With this understanding, we can now answer our question. One of the greatest manifestations of Hashem’s concentrated presence in history was about to take place on Har Sinai with the giving of the Torah. Hashem understood that we are drawn towards spirituality like a powerful magnet. Just like a child cannot be expected to resist a candy that is placed directly in front of him, Hashem understood that deep down we all YEARN for and CRAVE spirituality to an incredible degree. More than gold and silver, man desires meaning and purpose. Therefore, Hashem knew that it was absolutely necessary to give repeated warnings not to approach the mountain where His concentrated spiritual presence would rest. For without repeated warnings, without the threat of death itself, man's unquenchable thirst to be close to his Creator would have undoubtedly drawn him onto the mountain. We see from here that, deep down, we all have an incredible intrinsic draw towards spiritual pursuits and that this yearning cannot be easily silenced or ignored.


Living Inspired


A majority of the people in the world, regardless of age or nationality, are fixated on their search for a meaningful and purposeful life and no amount of luxuries can quench their thirst. Have you ever wondered why? What makes everyone so confident that there's more to life than eating, drinking and being merry? Even more fascinating still is the fact that this quest is not exclusive to people who have limited access to physical indulgences.
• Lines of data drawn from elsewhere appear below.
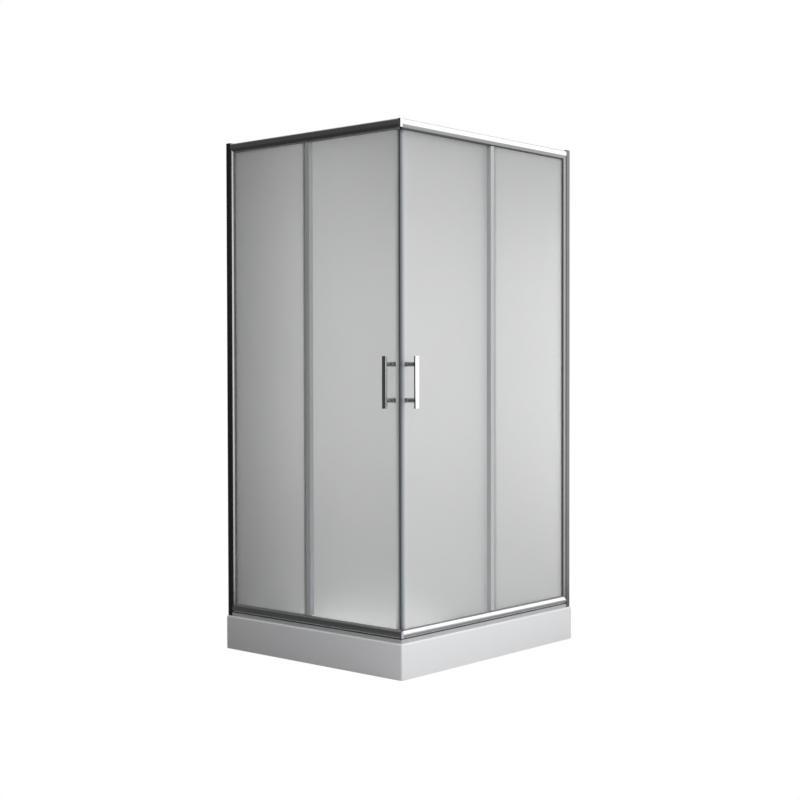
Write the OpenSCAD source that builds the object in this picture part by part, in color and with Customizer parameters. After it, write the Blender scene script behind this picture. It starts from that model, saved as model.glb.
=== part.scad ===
// Corner entry shower enclosure: a rectangular tray, two fixed glass panels and two sliding doors that
// meet at the entry corner. Millimetres, +Z up. The origin is on the floor, below the middle of the
// whole object, handles included. The entry corner is at +X, -Y and the two walls are at -X and +Y.
//
// Each glazed side is drawn in its own frame and then turned into place:
// u runs along the side from the entry corner, v runs inwards from the tray's outer edge, z is up.

/* [Tray] */
// Size of the tray along the front side
tray_w = 900; // [800:10:1000]
// Size of the tray along the right-hand side
tray_d = 1000; // [900:10:1100]
// Height of the tray's rim above the floor
tray_h = 125; // [118:1:160]
// Thickness of the acrylic shell
shell_t = 5; // [4:0.5:6]
// Rounding of the tray's outer edges
tray_edge_r = 6; // [5:0.5:10]
// Width of the flat rim round the basin
rim_w = 72; // [66:1:90]
// Depth of the basin below the rim
basin_depth = 42; // [30:1:46]
// Plan radius of the basin's corners
basin_corner_r = 70; // [40:5:120]
// Radius between the basin's wall and its floor
basin_cove_r = 16; // [8:1:24]
// Height of the short flange along the two walls
wall_flange_h = 40; // [25:1:50]

/* [Tray support] */
// Side of the square support tubes
tube_w = 25; // [20:1:30]
// Wall of the support tubes
tube_t = 2; // [1.5:0.5:3]
// Distance of the outer tubes from the tray's edge
tube_inset = 130; // [110:5:160]
// Distance of the tube ends from the tray's edge
tube_end_inset = 95; // [90:5:130]
// Distance of the feet from the tube ends
foot_inset = 55; // [35:5:80]
// Radius of a foot's pad
foot_r = 26; // [20:1:35]
// Thickness of a foot's pad
foot_t = 8; // [6:1:12]
// Radius of the boss on a foot's pad
foot_boss_r = 12; // [10:1:15]
// Height of the boss on a foot's pad
foot_boss_h = 7; // [5:1:9]
// Radius of the threaded foot rod
rod_r = 6; // [5:0.5:7]
// Thickness of a lock nut
nut_t = 10; // [6:1:12]
// Corner radius of a hexagonal lock nut
nut_r = 11; // [10:0.5:14]

/* [Drain] */
// Distance of the drain's centre from both walls
drain_inset = 235; // [225:5:300]
// Radius of the drain hole in the tray
drain_hole_r = 45; // [40:1:48]
// Radius of the chrome drain flange
drain_flange_r = 57; // [54:1:65]
// Thickness of the drain flange
drain_flange_t = 2; // [1.5:0.5:3]
// Wall of the drain's throat and of the siphon bell
drain_wall = 2; // [1.5:0.5:2.5]
// Depth of the drain's throat below the tray's shell
throat_drop = 8; // [4:1:14]
// Clearance of the drain's throat in the tray and the trap
drain_gap = 0.3; // [0.1:0.1:1]
// Thickness of the seal between the tray and the trap
seal_t = 2; // [1:0.5:3]
// Radius of the lift-off drain cover
cover_r = 52; // [50:1:53]
// Height of the inlet gap under the cover
cover_gap = 3; // [2:0.5:5]
// Thickness of the cover
cover_t = 6; // [4:0.5:8]
// Radius of the bell under the cover
bell_r = 30; // [24:1:34]
// Depth of the bell below the drain flange
bell_drop = 22; // [10:1:30]
// Size of the lugs that the cover stands on
lug_w = 5; // [3:0.5:6]
// Width of the cover's bevelled edge
cover_bevel = 10; // [4:1:16]
// Height of the trap's body
trap_h = 60; // [56:1:68]
// Width of the trap's rim round the drain hole
trap_lip = 8; // [6:1:12]
// Wall of the trap's body
trap_t = 3; // [2:0.5:4]
// Outer radius of the waste outlet
outlet_r = 20; // [16:1:20]
// Length of the waste outlet's spigot
outlet_len = 40; // [30:1:60]
// Thickness of the collar behind the spigot
collar_t = 4; // [3:0.5:6]
// Length of the collar beyond the trap's side
collar_len = 2; // [1:0.5:6]

/* [Frame] */
// Height of the glazed frame above the tray's rim
frame_h = 1790; // [1700:10:1900]
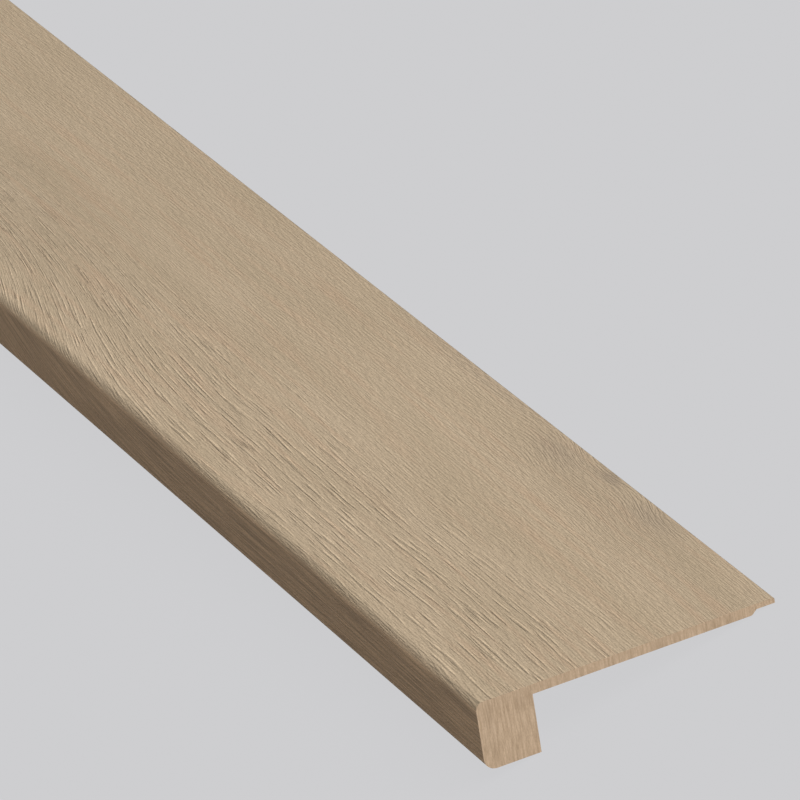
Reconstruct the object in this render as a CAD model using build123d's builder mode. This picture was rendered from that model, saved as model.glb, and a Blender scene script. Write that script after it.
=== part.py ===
"""Flush stair nosing: one length of moulded oak.

The section is an upside-down L. A deep nose block hangs over the edge of the
step, and a thin flange runs back from its top over the tread, level with the
floor. The flange's back edge is rebated from below, which leaves an upper lip
that laps the first floor board. The two front corners of the nose are rounded,
and the grain runs along the length.

Set down on a level floor it leans back until the lip's lower edge touches, so
it is modelled in that resting pose: +X along the grain, +Y from the nose
towards the lip and +Z up. The origin is on the floor, in the middle of the
length and of the depth that the leaning piece covers. Sizes are in millimetres.
"""

import os
from math import atan2, cos, degrees, radians, sin, tan

from build123d import *

# The stock's length, and its width from the front of the nose to the lip's edge
stock_length = 1981.0
overall_width = 111.0

# Nose block
nose_height = 25.4
nose_thickness = 20.6
nose_top_radius = 3.0
nose_bottom_radius = 4.5

# Flange, and the lip that its rebate leaves
flange_thickness = 3.7
lip_thickness = 2.0
lip_length = 6.9
shoulder_angle = 42.0  # degrees, of the rebate's sloping shoulder
shoulder_radius = 1.5  # where the shoulder meets the underside
lip_ease = 0.4

# The section's corners: across from the nose's face, and up from the top face
lip_root = overall_width - lip_length
shoulder_run = (flange_thickness - lip_thickness) / tan(radians(shoulder_angle))

top_front = (0, 0)
bottom_front = (0, -nose_height)
heel = (nose_thickness, -nose_height)
inner_corner = (nose_thickness, -flange_thickness)
shoulder_foot = (lip_root - shoulder_run, -flange_thickness)
shoulder_head = (lip_root, -lip_thickness)
lip_bottom = (overall_width, -lip_thickness)
lip_top = (overall_width, 0)


def lean_to_land(corner):
    """Degrees the piece turns about its heel before this corner is on the floor."""
    across, up = corner
    return degrees(atan2(up - heel[1], across - heel[0]))


# Of the two lowest corners at the back, the one that needs less lean lands first
rest_lean = min(lean_to_land(corner) for corner in (shoulder_foot, lip_bottom))


def leaned(corner):
    """Where a corner of the section lies, across and up, once the piece leans."""
    across, up = corner
    lean = radians(rest_lean)
    return (across * cos(lean) + up * sin(lean), up * cos(lean) - across * sin(lean))


# The heel stands on the floor. The rounded bottom corner reaches furthest forward
# and the eased edge of the lip furthest back, with the origin halfway between.
round_centre = (nose_bottom_radius, nose_bottom_radius - nose_height)
front_reach = leaned(round_centre)[0] - nose_bottom_radius
back_reach = leaned((overall_width, -lip_ease))[0]
section_plane = Plane(
    origin=(0, -(front_reach + back_reach) / 2, -leaned(heel)[1]),
    x_dir=(0, cos(radians(rest_lean)), -sin(radians(rest_lean))),
    z_dir=(1, 0, 0),
)


def corner_of(sketch, corner):
    """The vertex of a sketch at one of the section's corners."""
    return sketch.vertices().sort_by_distance((*corner, 0))[0]


with BuildPart() as stair_nosing:
    with BuildSketch(section_plane) as section:
        with BuildLine():
            Polyline(
                top_front,
                bottom_front,
                heel,
                inner_corner,
                shoulder_foot,
                shoulder_head,
                lip_bottom,
                lip_top,
                close=True,
            )
        make_face()
        fillet(corner_of(section, top_front), radius=nose_top_radius)
        fillet(corner_of(section, bottom_front), radius=nose_bottom_radius)
        fillet(corner_of(section, shoulder_foot), radius=shoulder_radius)
        chamfer(corner_of(section, lip_top), length=lip_ease)
    extrude(amount=stock_length / 2, both=True)

stair_nosing.part.label = "stair_nosing"

os.makedirs("parts", exist_ok=True)
export_step(stair_nosing.part, "parts/stair_nosing.step")
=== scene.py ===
"""The looks of the flush stair nosing: brushed, pale stained oak in plain studio light.

The dressed piece follows the CAD section and replaces the plain CAD node. Its
section, its grain and its relief are worked out in millimetres. What stands in the
scene is in metres, in the row frame: +X along the grain, with the photographed end
at +X, and +Z up.
"""

import math

import bpy
import numpy as np
from mathutils import Euler, Matrix, Vector


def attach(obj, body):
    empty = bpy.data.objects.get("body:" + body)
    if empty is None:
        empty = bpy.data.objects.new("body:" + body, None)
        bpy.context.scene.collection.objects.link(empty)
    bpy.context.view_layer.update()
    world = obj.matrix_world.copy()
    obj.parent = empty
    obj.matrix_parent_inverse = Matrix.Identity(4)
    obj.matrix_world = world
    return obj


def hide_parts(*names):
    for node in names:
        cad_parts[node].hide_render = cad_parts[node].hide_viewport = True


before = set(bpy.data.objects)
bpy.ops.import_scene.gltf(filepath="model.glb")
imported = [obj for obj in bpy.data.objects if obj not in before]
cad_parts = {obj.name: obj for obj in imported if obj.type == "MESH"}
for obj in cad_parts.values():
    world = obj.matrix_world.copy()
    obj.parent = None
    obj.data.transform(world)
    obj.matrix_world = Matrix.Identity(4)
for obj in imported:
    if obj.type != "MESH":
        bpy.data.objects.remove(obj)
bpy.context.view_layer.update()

# The section, in millimetres, as in the part's source
LENGTH = 1981.0
WIDTH = 111.0
NOSE_HEIGHT = 25.4
NOSE_THICKNESS = 20.6
TOP_RADIUS = 3.0
BOTTOM_RADIUS = 4.5
FLANGE = 3.7
LIP = 2.0
LIP_LENGTH = 6.9
SHOULDER_ANGLE = 42.0  # degrees
SHOULDER_RADIUS = 1.5
LIP_EASE = 0.4

SHOULDER_SLOPE = math.radians(SHOULDER_ANGLE)
LIP_ROOT = WIDTH - LIP_LENGTH
SHOULDER_FOOT = LIP_ROOT - (FLANGE - LIP) / math.tan(SHOULDER_SLOPE)
BOTTOM_CENTRE = BOTTOM_RADIUS - NOSE_HEIGHT
LEAN = math.atan2(NOSE_HEIGHT - LIP, WIDTH - NOSE_THICKNESS)

# The mesh's points, in millimetres apart. The top face is finer from its middle to
# the nose, and the rings are close together only towards the photographed end.
TOP_MIDDLE = 70
LIP_SIDE_STEP = 0.34
NOSE_SIDE_STEP = 0.25
FRONT_STEP = 0.36
RING_STEP = 4.2
FINE_RINGS_LENGTH = 600
FAR_RINGS = 46

# Lines of grain, in millimetres: how steeply they drift to the nose and how far back,
# how far the flat-sawn figure bends them and where, and the two steps of the fan
DRIFT = 0.018
DRIFT_END = 700
FIGURE_BEND = 50
FIGURE_BACK = 480
FIGURE_REACH = 110
FAN_STEP = 6
FAN_STEPS = ((102, 72), (160, 126))

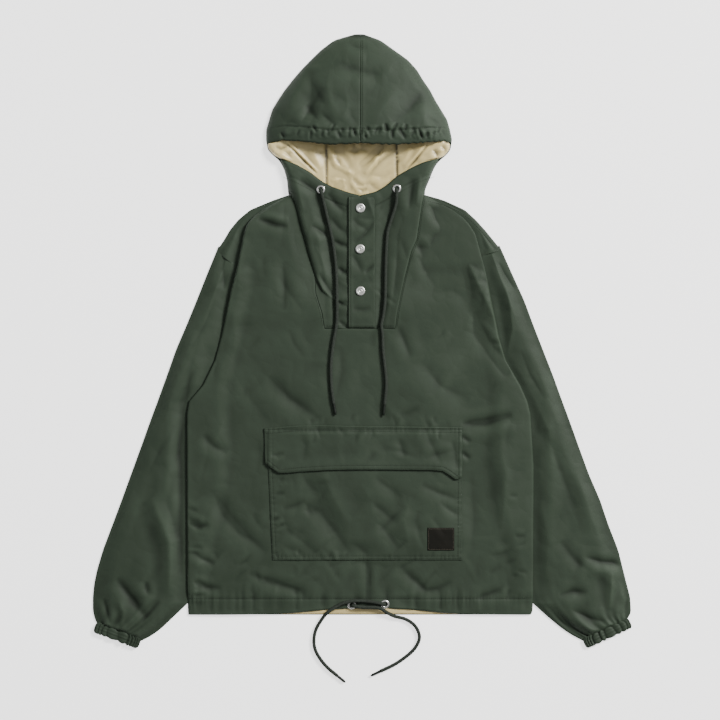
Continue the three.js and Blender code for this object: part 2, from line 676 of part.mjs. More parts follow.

In fact, often the more successful a person becomes and the more pleasures he has at his disposal, the greater his craving for meaning. Why? The answer is that, as demonstrated in this week’s parshah, our soul is the princess in the parable and the pauper is our physical desires. Our soul comes from the highest of heights and, other than utilizing physicality to fulfill its spiritual mission, it is unimpressed and cannot be satiated with what the physical world has to offer *. All it wants is to re-experience the feelings of spirituality that it once tasted in Heaven - which can ONLY be accomplished by living a meaningful life learning Torah and fulfilling its mitzvos. This desire serves as a constant reminder to us of where we REALLY come from **.


Why then don't we always feel the drive to do the right thing? The Mishnah in Avos explains that our souls behave like a muscle - the more it is exercised the stronger it becomes, and vice versa. All we have to do is focus on accomplishing "small" mitzvos, and refraining from "small" sins, to re-awaken our soul (Pirkei Avos 4:2). The more we do mitzvos, the greater our souls will yearn for spirituality like they are supposed to and the more we will feel the enormous contentment that results from the soul knowing that it is fulfilling its purpose. Do you want to know the seemingly elusive secret to achieving REAL happiness? Live your life in accordance with the spiritual dictates that you, your soul, really desires


______________


* - At the same time, the Mishnah in Avos (4:17) states "Better one hour of repentance and good deeds in This World than the entire life in the World to Come". This teaches us that if one properly utilizes this world for serving Hashem, then his soul will not be dissatisfied with physicality. On the contrary, it will savor the opportunity for spiritual growth which can ONLY be accomplished in This World and will feel immeasurable joy both in This World and the World to Come.


** - This desire for meaning and purpose baffles every evolutionist, for why would a physical being desire and enjoy meaningful and spiritual acts?